Friday, 15 Nov 2024

Prince Charles says world is in 'the last chance saloon' ahead of climate summit

Prince Charles has urged business leaders to take action on climate change after watching ‘heartbreaking’ wildfires rip through his late father’s country of birth.

The future king has made a striking public intervention to warn ‘we have been busily testing our world to destruction and have left everything to the last minute’.

He revealed it had been ‘truly the stuff of nightmares’ to watch out of control fires spread in Greece, where Prince Philip was born, and elsewhere in the Mediterranean. 

Writing in the Daily Mail, Prince Charles said the Cop26 summit in Glasgow in November presented those in power with an opportunity to avoid a rise in extreme weather events in the future.

He wrote: ‘We now have no alternative – we have to do all we possibly can in the short time left to us to avoid the enormous climate catastrophe that has already begun to show its face in the most terrifying ways, most recently in the Mediterranean.

‘World leaders, working closely with the private sector, have the power to make the difference. Cop26 affords them an opportunity to do so before it is finally too late.’

He said the world has ‘been in the last chance saloon for too long already’ and, without action, ‘the world as we know it is done for’.


Charles has repeatedly called on the private sector to support his Magna Carta-style charter launched in January.

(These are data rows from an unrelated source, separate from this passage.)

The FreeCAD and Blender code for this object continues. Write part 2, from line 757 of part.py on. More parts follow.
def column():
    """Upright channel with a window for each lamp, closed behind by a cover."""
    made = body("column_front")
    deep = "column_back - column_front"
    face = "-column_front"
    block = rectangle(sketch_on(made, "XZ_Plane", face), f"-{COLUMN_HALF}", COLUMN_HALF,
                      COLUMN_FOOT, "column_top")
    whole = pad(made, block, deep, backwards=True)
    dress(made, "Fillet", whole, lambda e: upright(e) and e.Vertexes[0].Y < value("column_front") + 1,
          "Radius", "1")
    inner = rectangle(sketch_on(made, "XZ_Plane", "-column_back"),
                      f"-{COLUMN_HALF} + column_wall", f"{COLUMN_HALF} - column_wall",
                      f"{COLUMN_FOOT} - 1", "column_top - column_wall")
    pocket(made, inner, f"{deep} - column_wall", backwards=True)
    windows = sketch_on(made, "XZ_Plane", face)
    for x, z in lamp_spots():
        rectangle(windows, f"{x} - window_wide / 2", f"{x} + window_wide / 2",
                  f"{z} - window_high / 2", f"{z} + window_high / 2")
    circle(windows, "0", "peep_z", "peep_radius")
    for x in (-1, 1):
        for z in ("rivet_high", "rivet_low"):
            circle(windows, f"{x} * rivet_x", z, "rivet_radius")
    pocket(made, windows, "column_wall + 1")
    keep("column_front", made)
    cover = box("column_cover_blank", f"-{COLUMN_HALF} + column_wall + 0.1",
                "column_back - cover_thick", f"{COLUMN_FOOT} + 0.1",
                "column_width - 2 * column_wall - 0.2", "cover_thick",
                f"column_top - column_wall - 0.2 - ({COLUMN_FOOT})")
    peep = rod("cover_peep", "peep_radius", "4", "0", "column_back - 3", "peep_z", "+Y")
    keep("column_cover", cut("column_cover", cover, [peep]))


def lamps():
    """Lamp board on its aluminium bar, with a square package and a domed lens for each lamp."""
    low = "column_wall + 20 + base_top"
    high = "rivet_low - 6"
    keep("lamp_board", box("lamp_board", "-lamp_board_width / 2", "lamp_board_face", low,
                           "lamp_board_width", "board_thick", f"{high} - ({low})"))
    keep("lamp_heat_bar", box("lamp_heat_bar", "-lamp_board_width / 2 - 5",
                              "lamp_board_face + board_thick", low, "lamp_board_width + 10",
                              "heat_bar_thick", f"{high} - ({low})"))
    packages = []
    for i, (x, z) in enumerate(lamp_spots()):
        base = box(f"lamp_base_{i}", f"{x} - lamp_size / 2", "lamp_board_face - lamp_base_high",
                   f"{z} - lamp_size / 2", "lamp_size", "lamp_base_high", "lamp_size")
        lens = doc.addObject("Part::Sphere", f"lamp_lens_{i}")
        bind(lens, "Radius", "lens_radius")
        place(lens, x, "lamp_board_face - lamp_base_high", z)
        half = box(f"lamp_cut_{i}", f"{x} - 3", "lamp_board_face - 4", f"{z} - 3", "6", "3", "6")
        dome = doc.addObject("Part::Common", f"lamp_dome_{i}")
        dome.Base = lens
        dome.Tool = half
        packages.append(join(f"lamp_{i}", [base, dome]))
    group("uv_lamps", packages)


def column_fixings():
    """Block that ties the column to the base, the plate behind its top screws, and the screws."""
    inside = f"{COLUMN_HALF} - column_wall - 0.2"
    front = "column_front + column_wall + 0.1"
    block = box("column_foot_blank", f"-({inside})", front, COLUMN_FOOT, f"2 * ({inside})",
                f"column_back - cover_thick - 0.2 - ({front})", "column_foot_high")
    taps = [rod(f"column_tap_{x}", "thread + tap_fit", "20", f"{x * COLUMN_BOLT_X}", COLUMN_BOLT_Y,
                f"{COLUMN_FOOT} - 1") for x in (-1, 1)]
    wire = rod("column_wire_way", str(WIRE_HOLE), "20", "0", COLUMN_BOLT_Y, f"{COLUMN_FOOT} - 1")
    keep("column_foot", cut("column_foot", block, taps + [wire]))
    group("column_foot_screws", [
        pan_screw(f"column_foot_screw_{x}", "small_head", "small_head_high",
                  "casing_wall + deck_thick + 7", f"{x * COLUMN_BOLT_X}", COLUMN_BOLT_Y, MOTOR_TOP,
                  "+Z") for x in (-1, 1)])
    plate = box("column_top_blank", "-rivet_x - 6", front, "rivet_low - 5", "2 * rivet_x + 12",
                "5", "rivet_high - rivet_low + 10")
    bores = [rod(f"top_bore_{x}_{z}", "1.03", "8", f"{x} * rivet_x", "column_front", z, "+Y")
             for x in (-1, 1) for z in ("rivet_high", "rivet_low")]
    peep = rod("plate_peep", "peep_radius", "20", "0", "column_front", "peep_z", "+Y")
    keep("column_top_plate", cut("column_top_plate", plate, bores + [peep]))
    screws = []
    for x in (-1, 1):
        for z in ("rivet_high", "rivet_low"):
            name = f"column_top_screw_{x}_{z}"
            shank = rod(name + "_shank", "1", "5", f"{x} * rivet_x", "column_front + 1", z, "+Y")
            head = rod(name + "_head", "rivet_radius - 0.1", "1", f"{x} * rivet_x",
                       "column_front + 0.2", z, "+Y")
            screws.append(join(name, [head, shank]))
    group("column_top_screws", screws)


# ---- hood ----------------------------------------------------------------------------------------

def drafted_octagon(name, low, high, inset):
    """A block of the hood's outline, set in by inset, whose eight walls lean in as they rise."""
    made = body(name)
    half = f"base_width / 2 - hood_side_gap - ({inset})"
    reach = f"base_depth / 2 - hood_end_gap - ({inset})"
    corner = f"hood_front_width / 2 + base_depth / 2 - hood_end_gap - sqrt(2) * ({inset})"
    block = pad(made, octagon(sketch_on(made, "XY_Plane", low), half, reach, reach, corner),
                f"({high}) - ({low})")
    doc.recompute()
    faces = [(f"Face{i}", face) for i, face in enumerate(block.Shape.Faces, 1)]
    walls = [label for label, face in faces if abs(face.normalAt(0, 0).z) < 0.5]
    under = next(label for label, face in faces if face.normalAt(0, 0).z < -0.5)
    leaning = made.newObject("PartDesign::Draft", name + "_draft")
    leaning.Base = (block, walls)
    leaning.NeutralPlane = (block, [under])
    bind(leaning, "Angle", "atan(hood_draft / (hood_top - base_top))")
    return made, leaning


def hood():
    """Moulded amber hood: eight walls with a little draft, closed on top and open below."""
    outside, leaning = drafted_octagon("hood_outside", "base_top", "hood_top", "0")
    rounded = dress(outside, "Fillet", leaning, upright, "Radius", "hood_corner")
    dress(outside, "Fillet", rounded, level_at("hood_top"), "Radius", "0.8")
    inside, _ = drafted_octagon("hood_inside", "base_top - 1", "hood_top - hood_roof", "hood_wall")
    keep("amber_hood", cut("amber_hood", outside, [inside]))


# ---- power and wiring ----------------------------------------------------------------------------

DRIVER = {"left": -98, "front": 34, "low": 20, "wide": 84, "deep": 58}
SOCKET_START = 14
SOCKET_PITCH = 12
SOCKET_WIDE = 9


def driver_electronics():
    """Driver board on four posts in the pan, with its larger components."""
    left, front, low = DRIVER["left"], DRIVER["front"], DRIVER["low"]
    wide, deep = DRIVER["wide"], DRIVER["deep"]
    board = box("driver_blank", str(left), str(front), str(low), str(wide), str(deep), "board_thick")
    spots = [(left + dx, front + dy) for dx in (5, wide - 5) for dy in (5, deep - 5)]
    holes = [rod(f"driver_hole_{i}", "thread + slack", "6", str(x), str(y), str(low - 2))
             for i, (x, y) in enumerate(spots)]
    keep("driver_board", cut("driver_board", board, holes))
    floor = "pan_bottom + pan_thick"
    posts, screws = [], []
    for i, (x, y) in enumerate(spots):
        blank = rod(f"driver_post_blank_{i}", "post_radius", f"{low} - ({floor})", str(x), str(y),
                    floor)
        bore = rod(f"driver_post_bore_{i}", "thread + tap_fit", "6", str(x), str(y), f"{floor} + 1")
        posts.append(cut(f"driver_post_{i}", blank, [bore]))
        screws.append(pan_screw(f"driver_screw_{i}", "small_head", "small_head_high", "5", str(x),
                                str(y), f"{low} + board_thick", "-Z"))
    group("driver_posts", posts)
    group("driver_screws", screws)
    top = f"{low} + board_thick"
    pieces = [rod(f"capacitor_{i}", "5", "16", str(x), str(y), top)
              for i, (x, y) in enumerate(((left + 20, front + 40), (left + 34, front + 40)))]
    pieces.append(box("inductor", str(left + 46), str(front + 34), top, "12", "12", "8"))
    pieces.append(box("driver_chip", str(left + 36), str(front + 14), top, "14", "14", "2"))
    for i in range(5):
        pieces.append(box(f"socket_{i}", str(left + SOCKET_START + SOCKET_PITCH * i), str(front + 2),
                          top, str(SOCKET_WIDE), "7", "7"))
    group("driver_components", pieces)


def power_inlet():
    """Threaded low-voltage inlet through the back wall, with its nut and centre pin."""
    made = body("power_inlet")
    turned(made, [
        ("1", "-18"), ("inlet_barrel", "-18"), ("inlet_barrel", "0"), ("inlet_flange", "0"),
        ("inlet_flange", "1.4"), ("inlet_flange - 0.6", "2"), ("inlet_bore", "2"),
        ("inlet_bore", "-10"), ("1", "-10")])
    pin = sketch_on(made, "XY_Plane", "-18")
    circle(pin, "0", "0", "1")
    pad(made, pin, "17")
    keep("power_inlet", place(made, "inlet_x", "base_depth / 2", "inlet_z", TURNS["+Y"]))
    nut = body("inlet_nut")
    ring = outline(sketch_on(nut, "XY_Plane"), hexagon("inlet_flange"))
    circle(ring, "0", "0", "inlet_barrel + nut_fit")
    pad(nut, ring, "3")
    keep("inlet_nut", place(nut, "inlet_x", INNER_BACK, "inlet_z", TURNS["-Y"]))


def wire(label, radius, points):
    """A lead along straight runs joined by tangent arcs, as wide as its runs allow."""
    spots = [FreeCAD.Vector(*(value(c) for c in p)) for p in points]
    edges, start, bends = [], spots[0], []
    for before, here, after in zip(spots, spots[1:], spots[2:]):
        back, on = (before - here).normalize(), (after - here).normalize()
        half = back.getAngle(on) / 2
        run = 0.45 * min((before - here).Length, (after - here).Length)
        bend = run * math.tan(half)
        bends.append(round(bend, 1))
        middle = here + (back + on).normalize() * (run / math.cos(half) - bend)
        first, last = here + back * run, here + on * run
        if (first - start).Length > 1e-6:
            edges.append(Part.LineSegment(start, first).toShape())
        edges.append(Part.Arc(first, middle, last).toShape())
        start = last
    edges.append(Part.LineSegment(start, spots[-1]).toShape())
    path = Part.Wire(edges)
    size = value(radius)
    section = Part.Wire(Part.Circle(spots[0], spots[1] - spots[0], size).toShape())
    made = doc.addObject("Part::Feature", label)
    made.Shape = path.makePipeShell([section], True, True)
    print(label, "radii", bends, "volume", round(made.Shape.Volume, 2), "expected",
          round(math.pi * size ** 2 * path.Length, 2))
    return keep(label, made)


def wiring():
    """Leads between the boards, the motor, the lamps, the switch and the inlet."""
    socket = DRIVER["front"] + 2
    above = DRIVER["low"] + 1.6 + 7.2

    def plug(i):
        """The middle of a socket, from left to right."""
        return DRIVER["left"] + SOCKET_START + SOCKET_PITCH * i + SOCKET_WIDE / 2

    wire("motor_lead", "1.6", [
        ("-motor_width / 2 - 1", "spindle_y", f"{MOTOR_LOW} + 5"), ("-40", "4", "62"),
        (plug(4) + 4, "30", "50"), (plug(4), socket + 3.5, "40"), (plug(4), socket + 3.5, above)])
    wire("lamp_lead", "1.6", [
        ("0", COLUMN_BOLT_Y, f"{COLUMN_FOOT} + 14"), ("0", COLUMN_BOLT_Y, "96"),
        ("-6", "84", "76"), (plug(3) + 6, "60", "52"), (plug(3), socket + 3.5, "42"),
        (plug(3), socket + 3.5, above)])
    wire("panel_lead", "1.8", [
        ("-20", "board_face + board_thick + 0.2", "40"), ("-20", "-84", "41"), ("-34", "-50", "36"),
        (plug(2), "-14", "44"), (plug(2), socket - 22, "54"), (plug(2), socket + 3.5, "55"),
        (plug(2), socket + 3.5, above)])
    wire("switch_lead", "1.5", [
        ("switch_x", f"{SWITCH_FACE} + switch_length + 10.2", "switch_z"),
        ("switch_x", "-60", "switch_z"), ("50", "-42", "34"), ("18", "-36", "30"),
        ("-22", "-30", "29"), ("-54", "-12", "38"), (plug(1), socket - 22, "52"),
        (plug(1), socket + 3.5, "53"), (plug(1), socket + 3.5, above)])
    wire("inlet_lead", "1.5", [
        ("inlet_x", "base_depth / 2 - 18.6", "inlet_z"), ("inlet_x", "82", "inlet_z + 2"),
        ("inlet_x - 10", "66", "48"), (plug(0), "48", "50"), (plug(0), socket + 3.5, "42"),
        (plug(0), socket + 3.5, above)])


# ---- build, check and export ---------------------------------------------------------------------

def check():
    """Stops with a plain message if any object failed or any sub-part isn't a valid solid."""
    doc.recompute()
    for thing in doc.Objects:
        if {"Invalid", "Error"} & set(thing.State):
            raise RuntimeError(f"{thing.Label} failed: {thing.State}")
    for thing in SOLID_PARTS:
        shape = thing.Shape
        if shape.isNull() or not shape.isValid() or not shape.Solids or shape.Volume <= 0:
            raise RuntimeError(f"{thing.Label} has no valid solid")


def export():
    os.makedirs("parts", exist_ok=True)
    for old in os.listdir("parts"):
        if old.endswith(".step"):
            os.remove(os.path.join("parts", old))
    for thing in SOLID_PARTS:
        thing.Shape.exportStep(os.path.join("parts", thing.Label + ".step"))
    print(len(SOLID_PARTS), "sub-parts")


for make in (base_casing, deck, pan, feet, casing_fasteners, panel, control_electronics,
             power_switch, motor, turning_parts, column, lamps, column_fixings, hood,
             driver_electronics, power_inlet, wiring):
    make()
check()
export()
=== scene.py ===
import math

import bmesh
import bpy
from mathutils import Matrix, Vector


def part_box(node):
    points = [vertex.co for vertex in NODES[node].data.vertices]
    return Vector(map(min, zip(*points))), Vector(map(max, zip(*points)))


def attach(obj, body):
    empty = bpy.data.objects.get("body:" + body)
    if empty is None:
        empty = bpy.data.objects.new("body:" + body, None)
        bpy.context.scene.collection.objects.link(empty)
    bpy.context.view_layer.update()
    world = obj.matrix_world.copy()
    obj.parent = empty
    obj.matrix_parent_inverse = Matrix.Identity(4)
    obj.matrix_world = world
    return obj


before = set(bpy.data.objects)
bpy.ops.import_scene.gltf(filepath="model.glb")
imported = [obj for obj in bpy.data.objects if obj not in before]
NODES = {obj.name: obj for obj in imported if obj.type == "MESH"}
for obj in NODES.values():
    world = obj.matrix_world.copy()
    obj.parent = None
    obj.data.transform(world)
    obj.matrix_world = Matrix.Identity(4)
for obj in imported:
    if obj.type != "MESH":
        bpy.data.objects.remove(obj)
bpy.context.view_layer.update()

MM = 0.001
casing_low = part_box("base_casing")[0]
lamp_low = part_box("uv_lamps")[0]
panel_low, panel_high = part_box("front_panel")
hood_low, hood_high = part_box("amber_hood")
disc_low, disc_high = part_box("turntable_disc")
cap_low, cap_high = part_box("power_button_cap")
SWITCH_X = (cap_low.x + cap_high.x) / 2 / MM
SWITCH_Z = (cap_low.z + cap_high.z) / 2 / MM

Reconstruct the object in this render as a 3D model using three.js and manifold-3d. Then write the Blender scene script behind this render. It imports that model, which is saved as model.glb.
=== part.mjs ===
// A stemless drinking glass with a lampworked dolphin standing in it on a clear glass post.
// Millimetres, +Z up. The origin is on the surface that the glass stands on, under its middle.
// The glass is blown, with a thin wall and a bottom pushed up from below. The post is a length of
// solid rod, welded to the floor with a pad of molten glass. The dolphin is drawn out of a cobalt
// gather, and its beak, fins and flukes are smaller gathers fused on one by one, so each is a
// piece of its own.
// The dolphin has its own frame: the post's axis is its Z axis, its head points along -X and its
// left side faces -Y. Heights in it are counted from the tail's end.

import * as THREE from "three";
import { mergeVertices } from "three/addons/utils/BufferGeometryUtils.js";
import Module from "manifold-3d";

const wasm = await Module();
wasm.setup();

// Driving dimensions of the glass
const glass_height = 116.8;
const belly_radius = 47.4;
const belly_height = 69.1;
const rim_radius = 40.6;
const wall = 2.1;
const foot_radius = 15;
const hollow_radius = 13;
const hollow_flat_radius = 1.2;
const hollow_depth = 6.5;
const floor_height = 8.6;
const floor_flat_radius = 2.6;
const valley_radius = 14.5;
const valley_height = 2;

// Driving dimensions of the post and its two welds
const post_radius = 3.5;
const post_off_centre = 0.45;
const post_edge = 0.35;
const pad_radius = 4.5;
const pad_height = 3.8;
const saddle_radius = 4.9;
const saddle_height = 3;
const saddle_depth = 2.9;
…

The pledge, called the Terra Carta, aims to safeguard the planet by convincing firms to commit to sustainability and invest 10 billion dollars (£7.3 billion) in ‘natural capital’.

Around 400 firms have joined up so far but the prince said greater cooperation between governments and private businesses is needed.

He called the upcoming climate change summit ‘crucially important for our very survival’.

Ahead of the G7 summit in Cornwall in June, Prime Minister Boris Johnson threw his support behind Charles’s ‘Coalition of the Willing’.

The group of chief executives presented initiatives to G7 leaders in Cornwall to help drive the change to a sustainable world.

The leaders gathered at the summit committed to support a ‘green revolution’ that creates jobs, cuts emissions and seeks to limit the rise in global temperatures to 1.5C.

They also promised to increase the amount of climate finance on offer to developing countries.

Earlier this month, Prince Charles made a donation to the Hellenic Red Cross (HRC) to support the organisation’s humanitarian response to wildfires in Greece, which along with Italy and Turkey.

Greece’s prime minister Kyriakos Mitsotakis has described the fires as the greatest ecological disaster his country has witnessed in decades.